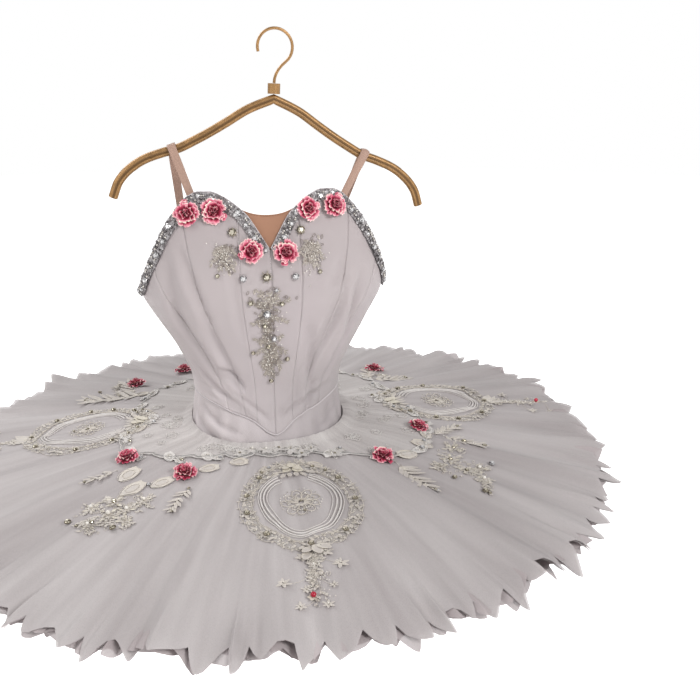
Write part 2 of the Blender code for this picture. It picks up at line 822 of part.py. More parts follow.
# ---------------------------------------------------------------- lace on the bodice
class Motif(NamedTuple):
    """A lace motif on the bodice: its angles and heights at both ends and its half width."""
    name: str
    low_degrees: float
    high_degrees: float
    low: float
    high: float
    half_width: float
    lobes: int
    steps: int


MOTIFS = (
    Motif("bodice_motif_centre", -1.5, -1.5, 0.120, 0.246, 0.022, 4, 20),
    Motif("bodice_motif_left", 17, 13.5, 0.262, 0.312, 0.013, 2, 8),
    Motif("bodice_motif_right", -17, -13.5, 0.262, 0.312, 0.013, 2, 8),
)


def add_motif(motif: Motif, garment) -> None:
    """Add one lace motif that lies on the bodice's front."""
    def place(share: float, aside: float, lift: float) -> Vector:
        height = motif.low + (motif.high - motif.low) * share
        angle = math.radians(motif.low_degrees + (motif.high_degrees - motif.low_degrees) * share)
        around, _ = body_tangents(angle, height)
        return on_body(angle - aside / around.length, height, ON_GAP + lift)

    add_strip(motif.name, place, lobed_width(motif.half_width, motif.lobes), motif.steps, CREAM_LACE,
              garment)


class RoseRow(NamedTuple):
    """A rose: its angle, and its height on the bodice or its radius on the skirt."""
    degrees: float
    at: float


BODICE_ROSES = (RoseRow(-32.4, 0.335), RoseRow(-20, 0.3375), RoseRow(-6.4, 0.2925),
                RoseRow(4.8, 0.2895), RoseRow(14.8, 0.3375), RoseRow(27.2, 0.340))
SKIRT_ROSES = (RoseRow(-38.2, 0.193), RoseRow(-63.4, 0.211), RoseRow(38.1, 0.198), RoseRow(68.8, 0.205),
               RoseRow(-154, 0.262), RoseRow(-134, 0.261), RoseRow(154, 0.262), RoseRow(132.5, 0.2545))


def add_roses(garment) -> None:
    """Add the cloth roses on the bodice's edge and on the skirt."""
    size = (ROSE_RADIUS, ROSE_HEIGHT)
    over_trim = ON_GAP + TRIM_THICK + STONE_RISE + ON_GAP
    for number, rose in enumerate(BODICE_ROSES, 1):
        angle = math.radians(rose.degrees)
        around, upward = body_tangents(angle, rose.at)
        point = on_body(angle, rose.at, over_trim)
        place = facing_matrix(point, around.cross(upward).normalized())
        add_flower(f"rose_bodice_{number}", ROSE_RINGS, ROSE_PETALS, size, place, ROSE_PINK, garment)
    for number, rose in enumerate(SKIRT_ROSES, 1):
        place = skirt_matrix(rose.at, math.radians(rose.degrees))
        add_flower(f"rose_skirt_{number}", ROSE_RINGS, ROSE_PETALS, size, place, ROSE_PINK, garment)


# ---------------------------------------------------------------- straps
def arm_point(out: float) -> Vector:
    """Return the middle of the hanger's arm in the hanger's own frame."""
    return Vector((out, 0.0, -read_table(ARM, abs(out))))


def hanger_to_garment() -> Matrix:
    """Return the transform from the hanger's frame to the garment's."""
    garment = Matrix.Translation((GARMENT_ASIDE, GARMENT_BACK, -HOOK_TO_RIM))
    return garment.inverted() @ Matrix.Rotation(HANGER_ROLL, 4, "Y")


def strap_stations(side: int) -> list:
    """Return the strap's middle points and width directions, from the cup over the arm to the back."""
    lift = -(WALL + ON_GAP + STRAP_THICK)
    to_garment = hanger_to_garment()
    out = side * STRAP_ON_ARM
    seat = to_garment @ arm_point(out)
    across = (to_garment @ arm_point(out + 0.006) - to_garment @ arm_point(out - 0.006)).normalized()
    up = across.cross(Vector((0, 1, 0))).normalized()
    reach = ARM_RADIUS + STRAP_CLEAR + STRAP_THICK / 2
    stations = []

    def tuck(angle: float, drops: tuple) -> list:
        around, _ = body_tangents(angle, top_height(angle))
        width = around.normalized() if math.cos(angle) > 0 else -around.normalized()
        return [(on_body(angle, top_height(angle) - drop, lift), width) for drop in drops]

    stations += tuck(side * STRAP_FRONT_ANGLE, (STRAP_TUCK, 0.0))
    for step in range(STRAP_TURN_STEPS + 1):
        turn = STRAP_LEAVES_FRONT + (STRAP_LEAVES_BACK - STRAP_LEAVES_FRONT) * step / STRAP_TURN_STEPS
        point = seat + (Vector((0, -math.cos(turn), 0)) + up * math.sin(turn)) * reach
        stations.append((point, across))
    stations += tuck(side * STRAP_BACK_ANGLE, (0.0, STRAP_TUCK))
    return stations


def add_strap(side: int, garment) -> None:
    """Add a ribbon strap that runs from inside the cup, over the hanger's arm, to the back."""
    stations = strap_stations(side)
    grids = ([], [])
    for index, (point, across) in enumerate(stations):
        before = stations[max(index - 1, 0)][0]
        after = stations[min(index + 1, len(stations) - 1)][0]
        along = (after - before).normalized()
        outward = across.cross(along).normalized()
        for grid, depth in zip(grids, (0.5, -0.5)):
            middle = point + outward * STRAP_THICK * depth
            grid.append([middle - across * STRAP_WIDTH / 2, middle + across * STRAP_WIDTH / 2])
    add_wall(f"strap_{side_name(side)}", *grids, PINK_RIBBON, garment)


# ---------------------------------------------------------------- hanger
def add_tube(name: str, path: list, radius: float, scales: list, recipe: tuple, parent) -> None:
    """Add a round bar along a path, with filled ends."""
    curve = bpy.data.curves.new(name, "CURVE")
    curve.dimensions = "3D"
    curve.bevel_depth = radius
    curve.bevel_resolution = 2
    curve.use_fill_caps = True
    spline = curve.splines.new("POLY")
    spline.points.add(len(path) - 1)
    for point, place, scale in zip(spline.points, path, scales):
        point.co = (*place, 1.0)
        point.radius = scale
    add_object(name, curve, recipe, parent)


def add_hanger(hanger) -> None:
    """Add the hanger's arms, the neck on top of them and the hook."""
    reach = ARM[-1].out
    outs = [reach * math.sin(math.pi / 2 * step / ARM_STEPS) for step in range(-ARM_STEPS, ARM_STEPS + 1)]
    scales = [ARM_TIP_SCALE if abs(step) == ARM_STEPS else 1.0 for step in range(-ARM_STEPS, ARM_STEPS + 1)]
    add_tube("hanger_arms", [arm_point(out) for out in outs], ARM_RADIUS, scales, GOLD_METAL, hanger)

    neck_bottom = -ARM[0].drop + ARM_RADIUS + SEAM_GAP
    bpy.ops.mesh.primitive_cylinder_add(vertices=16, radius=NECK_RADIUS, depth=NECK_HEIGHT)
    neck = bpy.context.object
    neck.name = neck.data.name = "hanger_neck"
    neck.data.materials.append(finish(GOLD_METAL))
    for collection in list(neck.users_collection):
        collection.objects.unlink(neck)
    bpy.data.collections["ballet_tutu"].objects.link(neck)
    neck.parent = hanger
    neck.location = (0, 0, neck_bottom + NECK_HEIGHT / 2)

    reach = HOOK_INNER + HOOK_WIRE
    middle = -HOOK_INNER
    stem = Vector((0, 0, neck_bottom + NECK_HEIGHT + SEAM_GAP))
    start = Vector((reach * math.cos(HOOK_FROM), 0, middle + reach * math.sin(HOOK_FROM)))
    bend = Vector((0, 0, start.z - start.x * math.cos(HOOK_FROM) / -math.sin(HOOK_FROM)))
    path = [curve_point(stem, bend, start, step / 5) for step in range(5)]
    for step in range(HOOK_STEPS + 1):
        turn = HOOK_FROM + (HOOK_TO - HOOK_FROM) * step / HOOK_STEPS
        path.append(Vector((reach * math.cos(turn), 0, middle + reach * math.sin(turn))))
    add_tube("hanger_hook", path, HOOK_WIRE, [1.0] * len(path), GOLD_METAL, hanger)


# ---------------------------------------------------------------- assembly
def add_empty(name: str, location: tuple, roll: float) -> bpy.types.Object:
    """Add an empty that carries one half of the part."""
    empty = bpy.data.objects.new(name, None)
    empty.location = location
    empty.rotation_euler = (0.0, roll, 0.0)
    bpy.data.collections["ballet_tutu"].objects.link(empty)
    return empty


def main() -> None:
    """Clear the scene and build the part."""
    for thing in list(bpy.data.objects):
        bpy.data.objects.remove(thing, do_unlink=True)
    collection = bpy.data.collections.new("ballet_tutu")
    bpy.context.scene.collection.children.link(collection)
    hanger = add_empty("hanger_frame", (0, 0, 0), HANGER_ROLL)
    garment = add_empty("garment_frame", (GARMENT_ASIDE, GARMENT_BACK, -HOOK_TO_RIM), 0.0)
    add_hanger(hanger)
    for side in (1, -1):
        for panel in PANELS:
            add_bodice_panel(panel, side, garment)
        add_trim(side, garment)
        add_strap(side, garment)
    add_insert(garment)
    add_basque(garment)
    for front in (True, False):
        add_knickers(front, garment)
    for layer in NET_LAYERS:
        add_net(layer, garment)
    add_overlay(garment)
    for spot in MEDALLIONS:
        add_medallion(spot, garment)
    for spray in SPRAYS:
        add_spray(spray, garment)
    for motif in MOTIFS:
        add_motif(motif, garment)
    add_roses(garment)


main()
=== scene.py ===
"""Ballet tutu on its hanger, dressed in cloth, net, lace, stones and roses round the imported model.

Lengths are in metres. The garment is worked out about the middle of its skirt, with heights
counted from the skirt's edge, +X to the wearer's left and -Y to the front. Angles go round the
body from the centre front, positive towards the wearer's left, in radians unless a name says
degrees. A lace piece's own place is x aside and y along on the bed that it lies on.
"""
import logging
import math
from dataclasses import dataclass, field
from enum import Enum
from functools import cached_property
from typing import Callable, Iterable, Optional, Sequence

import bpy
import numpy as np
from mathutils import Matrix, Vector


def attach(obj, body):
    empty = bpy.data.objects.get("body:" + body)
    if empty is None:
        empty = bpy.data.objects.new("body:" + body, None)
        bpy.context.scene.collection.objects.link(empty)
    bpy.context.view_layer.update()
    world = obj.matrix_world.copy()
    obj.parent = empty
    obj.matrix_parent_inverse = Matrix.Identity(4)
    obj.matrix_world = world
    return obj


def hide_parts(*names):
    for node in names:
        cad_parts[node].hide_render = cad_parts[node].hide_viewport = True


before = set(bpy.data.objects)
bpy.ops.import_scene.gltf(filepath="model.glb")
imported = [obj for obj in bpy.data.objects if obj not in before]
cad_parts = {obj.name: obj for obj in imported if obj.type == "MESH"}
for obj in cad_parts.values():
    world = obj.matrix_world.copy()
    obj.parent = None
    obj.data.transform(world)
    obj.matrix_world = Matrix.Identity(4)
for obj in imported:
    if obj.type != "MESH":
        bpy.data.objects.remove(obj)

Array = np.ndarray
Piece = bpy.types.Object
Node = bpy.types.Node
Socket = bpy.types.NodeSocket
Tree = bpy.types.NodeTree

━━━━

▸ Exercise requirements
The first line to be transcribed is the one containing "def main() ->", and the last is the one containing "bpy.context.view_layer.update()". Transcribe exactly those lines and nothing else.

▸ Worked solution
def main() -> None:
    """Clear the scene and build the part."""
    for thing in list(bpy.data.objects):
        bpy.data.objects.remove(thing, do_unlink=True)
    collection = bpy.data.collections.new("ballet_tutu")
    bpy.context.scene.collection.children.link(collection)
    hanger = add_empty("hanger_frame", (0, 0, 0), HANGER_ROLL)
    garment = add_empty("garment_frame", (GARMENT_ASIDE, GARMENT_BACK, -HOOK_TO_RIM), 0.0)
    add_hanger(hanger)
    for side in (1, -1):
        for panel in PANELS:
            add_bodice_panel(panel, side, garment)
        add_trim(side, garment)
        add_strap(side, garment)
    add_insert(garment)
    add_basque(garment)
    for front in (True, False):
        add_knickers(front, garment)
    for layer in NET_LAYERS:
        add_net(layer, garment)
    add_overlay(garment)
    for spot in MEDALLIONS:
        add_medallion(spot, garment)
    for spray in SPRAYS:
        add_spray(spray, garment)
    for motif in MOTIFS:
        add_motif(motif, garment)
    add_roses(garment)


main()
=== scene.py ===
"""Ballet tutu on its hanger, dressed in cloth, net, lace, stones and roses round the imported model.

Lengths are in metres. The garment is worked out about the middle of its skirt, with heights
counted from the skirt's edge, +X to the wearer's left and -Y to the front. Angles go round the
body from the centre front, positive towards the wearer's left, in radians unless a name says
degrees. A lace piece's own place is x aside and y along on the bed that it lies on.
"""
import logging
import math
from dataclasses import dataclass, field
from enum import Enum
from functools import cached_property
from typing import Callable, Iterable, Optional, Sequence

import bpy
import numpy as np
from mathutils import Matrix, Vector


def attach(obj, body):
    empty = bpy.data.objects.get("body:" + body)
    if empty is None:
        empty = bpy.data.objects.new("body:" + body, None)
        bpy.context.scene.collection.objects.link(empty)
    bpy.context.view_layer.update()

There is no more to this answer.